1.1. Value in All Types of Work
During World War Two, Dorothy Sayers spoke out against the way her society viewed work. She noticed that during the war, people in England were living extremely frugally and sacrificially as everyone came together, working as a team for the war effort. She noticed how different this was from the way people were living right before the war when her society was marked by consumerism, greed, and selfish ambition. As she looked ahead to the time when the war would be over, she challenged her society:
I ask that [work] should be looked upon not as a necessary drudgery to be undergone for the purpose of making money, but as a way of life in which the nature of man should find its proper exercise and delight and so fulfill itself to the glory of God. That it should, in fact, be thought of as a creative activity undertaken for the love of the work itself; and that man, made in God’s image, should make things, as God makes them, for the sake of doing well a thing that is worth doing.14
Sayers noticed that during peace time, her society pushed individuals to make the focus of their work making money. So the money-centered individuals became obsessed with spending and investing the monies they earned. But the war forced her society to change by taking the focus in work off of money and placing it on doing things for the society’s collective good. Though she wanted the war to end, Sayers did not want to go back to the materialistic way of living that existed before the war.

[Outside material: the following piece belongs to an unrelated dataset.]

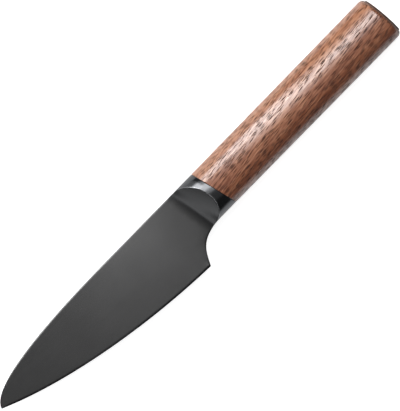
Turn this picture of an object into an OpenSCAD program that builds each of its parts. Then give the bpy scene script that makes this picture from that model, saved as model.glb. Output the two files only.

We can benefit from her critique as well. Our society also reduces work to be a means through which we make money, achieve status, and guarantee personal security. Worldly success is bound up in achievement, but achievements that really matter are ones that produce a lot of money. This is why we wrongly value certain types of work over others. We do not primarily think of our work as a means to serve others or improve society because our focus is so much on compensation with an eye to secure our futures and have plenty of resources to consume in the present.